Share your dilemmas and get honest opinions from other Mumsnetters.

Absolute stupid question about asexuality and sexuality.

214 replies

AceNotInSpace · 11/05/2023 11:19

Hi, I totally understand that this isin’t exactly the place to come and talk about asexuality, but I swear every single online space I have found and been part of, have kind of gone crazy.

Things seem to have gone strange in the past couple of years where a lot of people are now using the label asexuality.
I’m in online places to find people like me and talk about obstacles in our lives, but these days
they are pretty much filled with people who do have sex (mostly seem to be young girls/women having sex with boys/men) who say that they are ”aesthetically and emotionally attracted to” their partner / people and like the physical feeling of sex.
Isin’t this just the very average, very basic, very ’normal’ sexuality?
They want and have sex, they have libidos and they put them to use.

What makes this asexuality / part of asexual spectrum?

And now they are in asexual spaces telling pwoplw who are actually asexual, that they belong there, and if you question them, you are aphobic and excluding people.
In our own space.

What is this? Do they not realize they’re taking place from people who it actually belongs to?

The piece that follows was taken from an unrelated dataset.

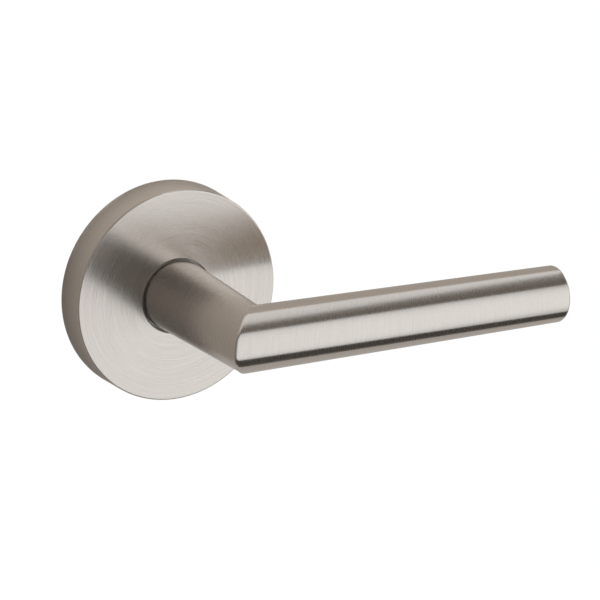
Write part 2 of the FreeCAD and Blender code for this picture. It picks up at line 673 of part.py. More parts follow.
def spring_peg():
    """Fixed peg in the plate's floor that both legs of the spring press against."""
    nose_r, end = "peg_r - post_step / 2", f"{CAM_FRONT} - end_float * 4"
    nose = [("0", "0 - plate_depth"), (nose_r, "0 - plate_depth"), (nose_r, f"0 - {FLOOR_BACK}")]
    peg = turned("spring_peg", nose + [("peg_r", f"0 - {FLOOR_BACK}"), ("peg_r", end), ("0", end)])
    return place(peg, z=f"0 - {PEG_DROP}")


def spindle():
    """Square bar from inside the tang through the door, with chamfered ends and a hole for the cross pin."""
    body = new_body("spindle")
    front = f"({TANG_END} - spindle_set_in)"
    pad(
        body,
        "spindle_bar",
        "XZ_Plane",
        lambda s: centred_square(s, "(square / 2)"),
        f"{front} + spindle_out",
        lift="0 - spindle_out",
    )
    cut_through(body, "spindle_pin_hole", "YZ_Plane", lambda s: circle(s, "pin_r + seat_gap / 2", x=PIN_Y))

    def end_edge(edge):
        ys = [v.Point.y for v in edge.Vertexes]
        straight = isinstance(edge.Curve, Part.Line) and len(ys) == 2 and abs(ys[0] - ys[1]) < 1e-6
        return straight and abs(ys[0]) > size("spindle_out") / 2

    dress(body, "Chamfer", "spindle_noses", end_edge, "spindle_nose")
    return body


def spindle_pin():
    """Cross pin that holds the spindle in the tang."""
    pin = solid("Cylinder", "spindle_pin", Radius="pin_r", Height="2 * (tang_r - tang_gap * 2)")
    return place(pin, x="0 - tang_r + tang_gap * 2", y=PIN_Y, axis=Vector(0, 1, 0), angle=90)


def bolt_post(side, x):
    """Tube staked in the plate's floor that guides a through bolt and stops the cam's lobes."""
    bore, nose_r = "bolt_r + bolt_gap", f"{POST_R} - post_step"
    post = turned(
        "bolt_post_" + side,
        [
            (bore, "0 - plate_depth"),
            (nose_r, "0 - plate_depth"),
            (nose_r, f"0 - {FLOOR_BACK}"),
            (POST_R, f"0 - {FLOOR_BACK}"),
            (POST_R, "spigot_length"),
            (bore, "spigot_length"),
        ],
    )
    return place(post, x=x)


def through_bolt(side, x):
    """Pan head screw from the front of the plate, through its post and the door, to the other side's trim."""
    bolt = turned(
        "through_bolt_" + side,
        [
            ("0", "0 - plate_depth - bolt_head_t"),
            ("bolt_head_r", "0 - plate_depth - bolt_head_t"),
            ("bolt_head_r", "0 - plate_depth"),
            ("bolt_r - bolt_neck", "0 - plate_depth"),
            ("bolt_r - bolt_neck", "spigot_length + thread_start"),
            ("bolt_r", "spigot_length + thread_start"),
            ("bolt_r", "bolt_length - plate_depth"),
            ("0", "bolt_length - plate_depth"),
        ],
    )
    top, end = -size("plate_depth") - size("bolt_head_t"), size("bolt_length") - size("plate_depth")
    dress(bolt, "Fillet", f"bolt_crown_{side}", ring_edge(size("bolt_head_r"), top), "bolt_crown")
    dress(bolt, "Chamfer", f"bolt_nose_{side}", ring_edge(size("bolt_r"), end), "bolt_r / 4")
    w, r = "(cross_slot / 2)", "cross_reach"
    cross = [(w, w), (r, w), (r, f"-{w}"), (w, f"-{w}"), (w, f"-{r}"), (f"-{w}", f"-{r}")]
    cross += [(f"-{w}", f"-{w}"), (f"-{r}", f"-{w}"), (f"-{r}", w), (f"-{w}", w), (f"-{w}", r), (w, r)]
    lift = "plate_depth + bolt_head_t"
    pocket(bolt, f"bolt_cross_{side}", "XZ_Plane", lambda s: polygon(s, cross), "cross_depth", lift=lift)
    return place(bolt, x=x)


def check_document():
    """Stops if any object of the document is in an error or needs another recompute."""
    for thing in doc.Objects:
        if {"Invalid", "Error"} & set(thing.State):
            raise RuntimeError(f"{thing.Label} is {thing.State}")


def export(pieces):
    os.makedirs("parts", exist_ok=True)
    for piece in pieces:
        shape = piece.Shape
        if shape.isNull() or not shape.isValid() or not shape.Solids:
            raise RuntimeError(f"{piece.Label} has no valid solid")
        shape.exportStep(os.path.join("parts", piece.Label + ".step"))
        print(f"{piece.Label:18s} {len(shape.Solids)} solid(s) {shape.Volume / 1000:8.3f} cm3")


sizes = make_sheet()
half_spacing = "bolt_spacing / 2"
PIECES = [
    lever(),
    lever_set_screw(),
    rose_cover(),
    rose_snap_ring(),
    mounting_plate(),
    bearing_sleeve(),
    bush("front_bush", f"0 - {SLEEVE_FRONT}", "-1"),
    bush("rear_bush", SLEEVE_BACK, "1"),
    wave_washer(),
    drive_hub(),
    thrust_washer(),
    return_spring(),
    stop_cam(),
    hub_circlip(),
    spring_peg(),
    spindle(),
    spindle_pin(),
]
for side_name, place_x in (("left", "0 - " + half_spacing), ("right", half_spacing)):
    PIECES += [bolt_post(side_name, place_x), through_bolt(side_name, place_x)]
doc.recompute()
check_document()
export(PIECES)
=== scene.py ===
# %% [markdown]
# # A door lever on a round rose
#
# The object is one side of a door set: a round bar bent once in a crisp mitre, turning in a flat round rose,
# and behind the rose the plate, spring, cam, spindle and bolts that make it work. The exact solids come from
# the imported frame, where one unit is a metre, the door's face is the plane y = 0, the room lies towards -Y
# and the grip points along +X. This lesson gives the solids the finish and the small roundings of the real
# thing.

# %% Load the frame
import json
import math

import bmesh
import bpy
from mathutils import Matrix, Vector


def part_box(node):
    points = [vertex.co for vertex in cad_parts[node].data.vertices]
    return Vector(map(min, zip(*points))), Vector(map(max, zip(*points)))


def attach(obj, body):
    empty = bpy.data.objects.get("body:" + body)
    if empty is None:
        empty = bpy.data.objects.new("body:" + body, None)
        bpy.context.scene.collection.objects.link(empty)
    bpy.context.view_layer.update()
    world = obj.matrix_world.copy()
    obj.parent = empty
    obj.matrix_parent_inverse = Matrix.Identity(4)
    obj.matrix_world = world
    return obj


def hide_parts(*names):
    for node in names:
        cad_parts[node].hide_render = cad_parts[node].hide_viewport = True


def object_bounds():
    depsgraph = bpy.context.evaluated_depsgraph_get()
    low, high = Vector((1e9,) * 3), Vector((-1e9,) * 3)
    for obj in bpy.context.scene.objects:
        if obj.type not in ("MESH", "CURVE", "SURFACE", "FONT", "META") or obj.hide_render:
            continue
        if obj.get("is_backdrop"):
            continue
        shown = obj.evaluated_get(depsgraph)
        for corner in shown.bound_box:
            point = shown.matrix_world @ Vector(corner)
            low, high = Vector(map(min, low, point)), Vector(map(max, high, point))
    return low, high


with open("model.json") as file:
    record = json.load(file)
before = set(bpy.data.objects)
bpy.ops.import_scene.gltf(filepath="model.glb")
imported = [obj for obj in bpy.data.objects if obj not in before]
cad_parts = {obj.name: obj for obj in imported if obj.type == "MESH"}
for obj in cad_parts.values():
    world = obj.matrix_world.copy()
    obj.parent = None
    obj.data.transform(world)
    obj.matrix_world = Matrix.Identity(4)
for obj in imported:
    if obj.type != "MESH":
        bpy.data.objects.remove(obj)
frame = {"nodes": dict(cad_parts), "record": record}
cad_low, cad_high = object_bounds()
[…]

Again, I can’t talk about this in these communities, because I get an angry mob after me, so I brought my beef here, I’m sorry 😅!

OP posts:
slashlover · 11/05/2023 19:49

How often does it need to be said that asexuality isn't about whether you like/want to have sex or not? Asexual people can enjoy/want sex in the same way that heterosexual/gay or bi people can or cannot want and enjoy sex.

Sexuality is not libido.

LaMaG · 11/05/2023 19:57

When I read this it makes me glad to be of a generation that didn't look for labels and communities (except to advocate for rights of course). If you want to have a loving relationship, have one, if you want to have only 1 night stands, fine just be safe. If you don't want to date, don't. If you want to date but not be sexual, fine just be honest. I cant for the life of me understand why people have nothing better to be doing than analysing and talking about their sexual preferences and that of their friends and acquaintances. Do they seriously have that much free time???

Sorry OP don't mean to be rude, I can imagine your position is frustrating but why not ditch the online stuff, get out there, meet humans in the flesh and be upfront with any prospective partner about what you want out of life and just hope for the best.

slashlover · 11/05/2023 20:03

When I read this it makes me glad to be of a generation that didn't look for labels and communities (except to advocate for rights of course).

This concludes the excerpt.